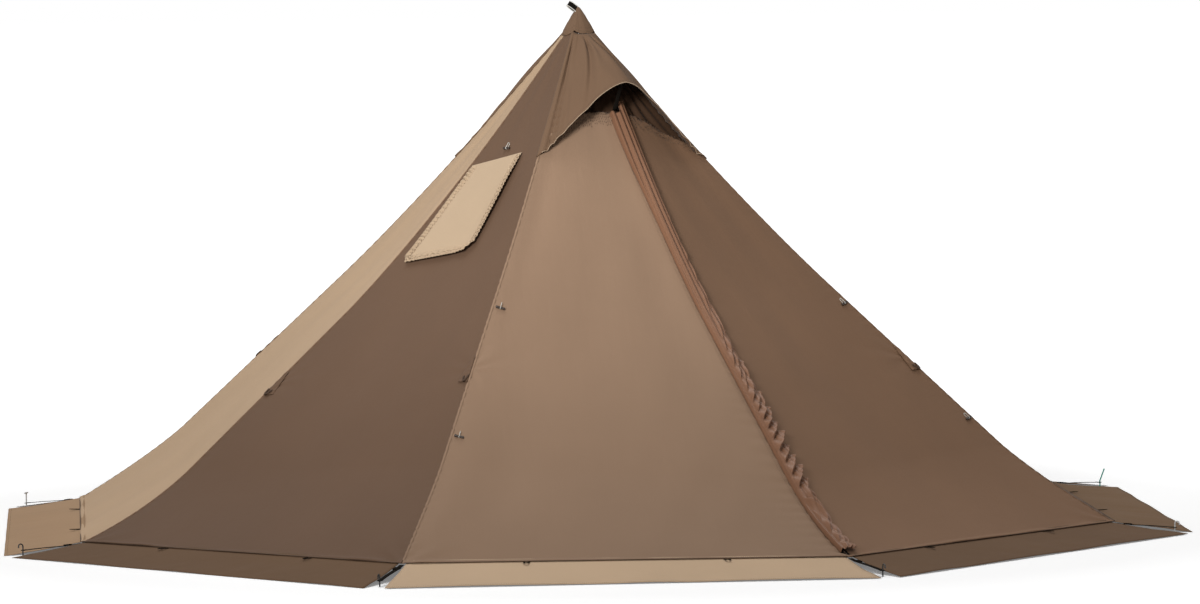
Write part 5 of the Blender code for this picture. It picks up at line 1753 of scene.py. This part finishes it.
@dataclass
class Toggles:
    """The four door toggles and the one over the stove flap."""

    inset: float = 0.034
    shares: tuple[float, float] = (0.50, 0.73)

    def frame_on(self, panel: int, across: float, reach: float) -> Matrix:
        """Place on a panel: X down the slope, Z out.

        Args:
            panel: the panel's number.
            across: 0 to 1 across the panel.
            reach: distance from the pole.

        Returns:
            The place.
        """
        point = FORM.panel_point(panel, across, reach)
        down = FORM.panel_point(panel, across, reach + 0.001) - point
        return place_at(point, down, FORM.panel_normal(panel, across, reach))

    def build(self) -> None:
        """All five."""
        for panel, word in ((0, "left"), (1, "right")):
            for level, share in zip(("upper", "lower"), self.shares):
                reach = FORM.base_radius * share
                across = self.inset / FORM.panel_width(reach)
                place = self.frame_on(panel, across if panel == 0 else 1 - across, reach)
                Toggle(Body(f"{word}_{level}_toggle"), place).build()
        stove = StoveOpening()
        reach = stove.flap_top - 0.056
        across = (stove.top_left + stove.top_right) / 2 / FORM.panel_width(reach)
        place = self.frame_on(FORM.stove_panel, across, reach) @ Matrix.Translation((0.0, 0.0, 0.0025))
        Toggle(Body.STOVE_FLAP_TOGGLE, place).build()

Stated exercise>
Everything from the first line above up to and including the line that contains "shares: tuple[float, float]" should be printed exactly; please print only that.

Result>
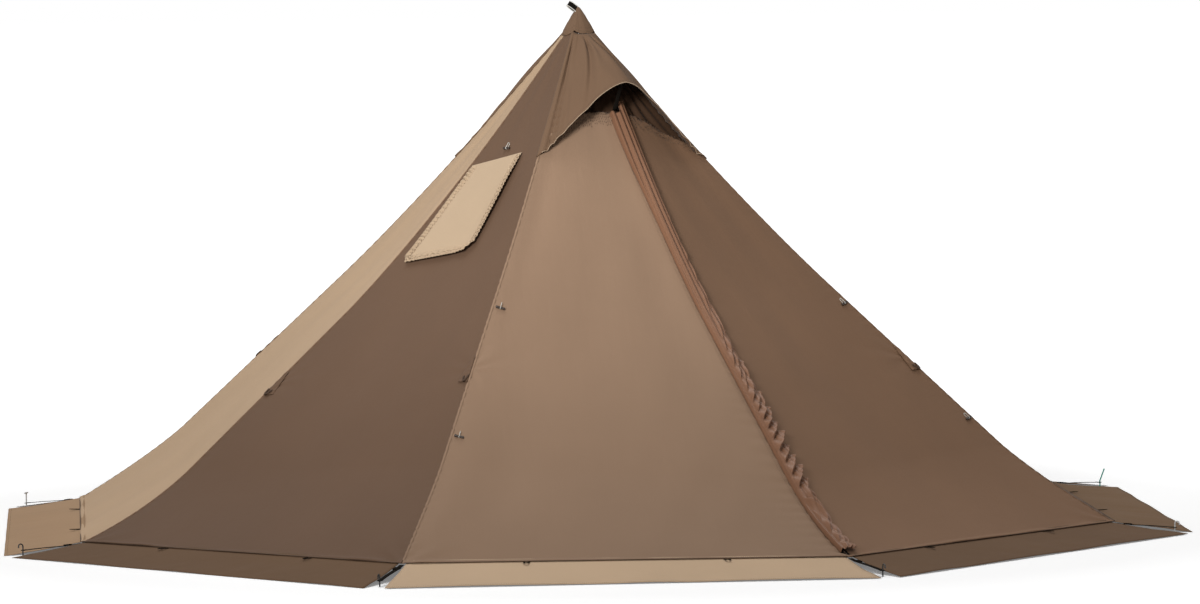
Write part 5 of the Blender code for this picture. It picks up at line 1753 of scene.py. This part finishes it.
@dataclass
class Toggles:
    """The four door toggles and the one over the stove flap."""

    inset: float = 0.034
    shares: tuple[float, float] = (0.50, 0.73)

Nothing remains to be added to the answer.